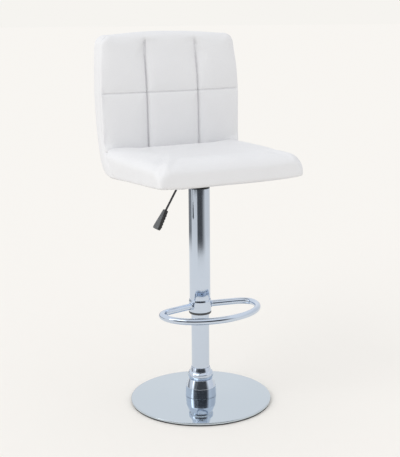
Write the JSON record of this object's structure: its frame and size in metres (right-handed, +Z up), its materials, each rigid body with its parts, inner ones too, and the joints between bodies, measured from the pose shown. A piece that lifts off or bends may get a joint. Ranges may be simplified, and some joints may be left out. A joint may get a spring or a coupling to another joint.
{
  "type": "adjustable swivel stool",
  "caption": "Height-adjustable swivel stool with a padded L-shaped seat, gas column, footrest ring and round base.",
  "frame": {"origin": "on the floor, on the column's axis", "axes": "+Z up along the column, the sitter faces -Y, +X to the sitter's left"},
  "size_m": [0.415, 0.4105, 0.995],
  "materials": {
    "chrome": "polished",
    "steel": "zinc plated",
    "black_steel": "satin black",
    "black_plastic": "fine textured",
    "pale_plastic": "satin",
    "rubber": "matt",
    "plywood": "bare",
    "white_leather": "soft grained, semi-matt",
    "white_padding": "foam under soft grained, semi-matt synthetic leather"
  },
  "bodies": {
    "base": {"floor_pad": "rubber", "base_plate": "chrome", "base_weight": "steel", "hub_socket": "steel", "base_bell": "chrome", "collar_ring": "chrome", "lower_column": "chrome", "guide_bush": "pale_plastic", "thrust_washer": "steel", "thrust_bearing": "steel"},
    "piston": {"piston_rod": "steel", "piston_head": "black_plastic", "rod_washer": "steel", "rod_clip": "steel", "rubber_buffer": "rubber"},
    "seat": {"gas_cylinder": "black_steel", "rod_gland": "pale_plastic", "upper_column": "chrome", "column_bushing": "black_plastic", "column_cap": "black_plastic", "footrest": "chrome", "seat_plate": "black_steel", "taper_socket": "black_steel", "lever_bracket": "black_steel", "seat_washer_1": "steel", "seat_screw_1": "steel", "tee_nut_1": "steel", "seat_washer_2": "steel", "seat_screw_2": "steel", "tee_nut_2": "steel", "seat_washer_3": "steel", "seat_screw_3": "steel", "tee_nut_3": "steel", "seat_washer_4": "steel", "seat_screw_4": "steel", "tee_nut_4": "steel", "outer_cover": "white_leather", "plywood_shell": "plywood", "seat_cushion": "white_padding", "back_cushion": "white_padding"},
    "lever": {"lever_pivot_block": "black_plastic", "lever_wire": "black_steel", "lever_handle": "black_plastic"},
    "release_pin": {"release_pin": "steel"}
  },
  "joints": [
    {"name": "seat_swivel", "type": "hinge", "parent": "base", "child": "piston", "pos_m": [0, 0, 0], "axis": [0, 0, 1], "continuous": true},
    {"name": "seat_lift", "type": "slide", "parent": "piston", "child": "seat", "axis": [0, 0, 1], "range_m": [-0.09, 0.12]},
    {"name": "lever_lift", "type": "hinge", "parent": "seat", "child": "lever", "pos_m": [-0.03, 0, 0.6102], "axis": [0, 1, 0], "range_deg": [0, 6]},
    {"name": "release_press", "type": "slide", "parent": "seat", "child": "release_pin", "axis": [0, 0, -1], "range_m": [0, 0.0035], "stiffness_N_per_m": 400, "springref_m": -0.001}
  ],
  "couplings": [
    {"joint": "release_press", "follows": "lever_lift", "m_per_rad": 0.033}
  ]
}
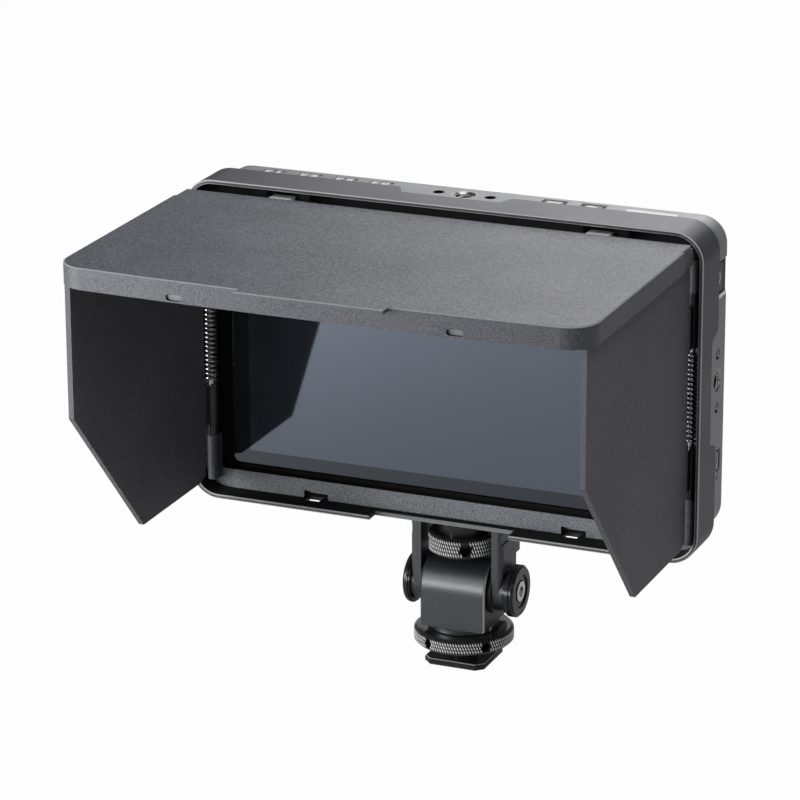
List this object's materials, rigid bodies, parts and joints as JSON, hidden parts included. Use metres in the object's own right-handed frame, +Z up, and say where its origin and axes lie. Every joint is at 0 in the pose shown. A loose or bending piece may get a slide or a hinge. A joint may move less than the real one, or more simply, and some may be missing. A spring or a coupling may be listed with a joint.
{
  "type": "camera field monitor with sun hood",
  "caption": "Flat field monitor on a tilting cold-shoe mount, with a clip-on sun hood of one lid and two sprung side flaps.",
  "frame": {"origin": "middle of the underside of the shoe foot", "axes": "+X towards the screen's right edge as the viewer sees it, +Y towards the back of the monitor, +Z up; the screen faces -Y"},
  "size_m": [0.1506, 0.1193, 0.1381],
  "materials": {
    "anodised": "black anodised, half gloss",
    "bright_screw": "bright plated",
    "steel": "blackened steel",
    "bright_steel": "plain bright steel",
    "washer": "dry acetal",
    "pad": "matt rubber",
    "housing": "fine-grained grey",
    "bezel": "matt black",
    "screen": "gloss, dark",
    "panel": "dark display cell",
    "diffuser": "white diffuser",
    "tray": "plain sheet",
    "board": "green solder mask",
    "chips": "black moulded",
    "keys": "soft matt",
    "socket_plastic": "black moulded",
    "battery_plastic": "matt black",
    "hood_plastic": "fine speckled dark grey",
    "lid_plastic": "fine speckled charcoal",
    "flap_plastic": "rough near-black"
  },
  "bodies": {
    "stand": {"shoe_foot": "anodised", "foot_post": "anodised", "tilt_block": "anodised"},
    "clamp": {"clamp_disc": "anodised"},
    "ring": {"lock_ring": "anodised"},
    "bracket": {"tilt_bracket": "anodised", "tilt_axle": "anodised", "tilt_cap_left": "anodised", "tilt_cap_right": "anodised", "tilt_socket_screw": "bright_screw", "friction_washer_left": "washer", "friction_washer_right": "washer", "bracket_pad": "pad"},
    "thumbscrew": {"mount_screw": "steel", "screw_clip": "steel", "thumbwheel": "anodised"},
    "monitor": {"rear_housing": "housing", "front_bezel": "bezel", "cover_glass": "screen", "lcd_panel": "panel", "backlight": "diffuser", "panel_tray": "tray", "board_standoffs": "tray", "main_board": "board", "board_chips": "chips", "heat_spreader": "tray", "key_switches": "chips", "switch_boards": "board", "thread_insert_top": "bright_steel", "thread_insert_side": "bright_steel", "thread_insert_bottom": "bright_steel", "side_port": "bright_steel", "hdmi_sockets": "bright_steel", "dc_socket": "socket_plastic", "audio_socket": "socket_plastic", "battery_plate": "battery_plastic", "battery_contacts": "steel", "case_screws": "bright_steel", "plate_screws": "bright_steel", "hood_frame": "hood_plastic", "hinge_collars": "hood_plastic", "flap_pin_left": "steel", "flap_pin_right": "steel", "flap_spring_left": "steel", "flap_spring_right": "steel", "lid_pins": "steel"},
    "left_flap": {"flap_left": "flap_plastic"},
    "right_flap": {"flap_right": "flap_plastic"},
    "hood_lid": {"lid": "lid_plastic", "lid_leaves": "bright_steel"},
    "latch": {"battery_latch": "battery_plastic"},
    "power_key": {"power_button": "keys", "power_ring": "bright_steel"},
    "function_key_1": {"function_button_1": "keys"},
    "function_key_2": {"function_button_2": "keys"},
    "function_key_3": {"function_button_3": "keys"},
    "function_key_4": {"function_button_4": "keys"},
    "menu_key": {"menu_button": "keys"},
    "back_key": {"back_button": "keys"}
  },
  "joints": [
    {"name": "clamp_travel", "type": "slide", "parent": "stand", "child": "clamp", "axis": [0, 0, 1], "range_m": [-0.00255, 0]},
    {"name": "ring_turn", "type": "hinge", "parent": "clamp", "child": "ring", "pos_m": [0, 0, 0.00795], "axis": [0, 0, 1], "range_deg": [-720, 0]},
    {"name": "tilt", "type": "hinge", "parent": "stand", "child": "bracket", "pos_m": [0, 0, 0.0224], "axis": [1, 0, 0], "range_deg": [-90, 90]},
    {"name": "thumbwheel_turn", "type": "hinge", "parent": "bracket", "child": "thumbscrew", "pos_m": [0, 0, 0.0359], "axis": [0, 0, 1], "continuous": true},
    {"name": "pan", "type": "hinge", "parent": "bracket", "child": "monitor", "pos_m": [0, 0, 0.0473], "axis": [0, 0, 1], "continuous": true},
    {"name": "flap_left_fold", "type": "hinge", "parent": "monitor", "child": "left_flap", "pos_m": [-0.0701, -0.0155, 0.09155], "axis": [0, 0, 1], "range_deg": [0, 90], "stiffness_Nm_per_rad": 0.005, "springref_deg": -28.65},
    {"name": "flap_right_fold", "type": "hinge", "parent": "monitor", "child": "right_flap", "pos_m": [0.07115, -0.01485, 0.09155], "axis": [0, 0, -1], "range_deg": [0, 90], "stiffness_Nm_per_rad": 0.005, "springref_deg": -28.65},
    {"name": "lid_lift", "type": "hinge", "parent": "monitor", "child": "hood_lid", "pos_m": [0, -0.0169, 0.13395], "axis": [-1, 0, 0], "range_deg": [0, 20]},
    {"name": "latch_slide", "type": "slide", "parent": "monitor", "child": "latch", "axis": [0, 0, -1], "range_m": [0, 0.003], "stiffness_N_per_m": 120, "springref_m": -0.003},
    {"name": "power_press", "type": "slide", "parent": "monitor", "child": "power_key", "axis": [-1, 0, 0], "range_m": [0, 0.0005], "stiffness_N_per_m": 500, "springref_m": -0.0006},
    {"name": "function_key_1_press", "type": "slide", "parent": "monitor", "child": "function_key_1", "axis": [0, 0, -1], "range_m": [0, 0.0005], "stiffness_N_per_m": 500, "springref_m": -0.0006},
    {"name": "function_key_2_press", "type": "slide", "parent": "monitor", "child": "function_key_2", "axis": [0, 0, -1], "range_m": [0, 0.0005], "stiffness_N_per_m": 500, "springref_m": -0.0006},
    {"name": "function_key_3_press", "type": "slide", "parent": "monitor", "child": "function_key_3", "axis": [0, 0, -1], "range_m": [0, 0.0005], "stiffness_N_per_m": 500, "springref_m": -0.0006},
    {"name": "function_key_4_press", "type": "slide", "parent": "monitor", "child": "function_key_4", "axis": [0, 0, -1], "range_m": [0, 0.0005], "stiffness_N_per_m": 500, "springref_m": -0.0006},
    {"name": "menu_key_press", "type": "slide", "parent": "monitor", "child": "menu_key", "axis": [0, 0, -1], "range_m": [0, 0.0005], "stiffness_N_per_m": 500, "springref_m": -0.0006},
    {"name": "back_key_press", "type": "slide", "parent": "monitor", "child": "back_key", "axis": [0, 0, -1], "range_m": [0, 0.0005], "stiffness_N_per_m": 500, "springref_m": -0.0006}
  ],
  "couplings": [
    {"joint": "clamp_travel", "follows": "ring_turn", "m_per_rad": 0.00020213}
  ]
}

WHAT YOU NEED TO DO ::
Report the count of lines in the entries that contain the string "piece", and nothing besides it.

ANSWER TO THE PROBLEM ::
2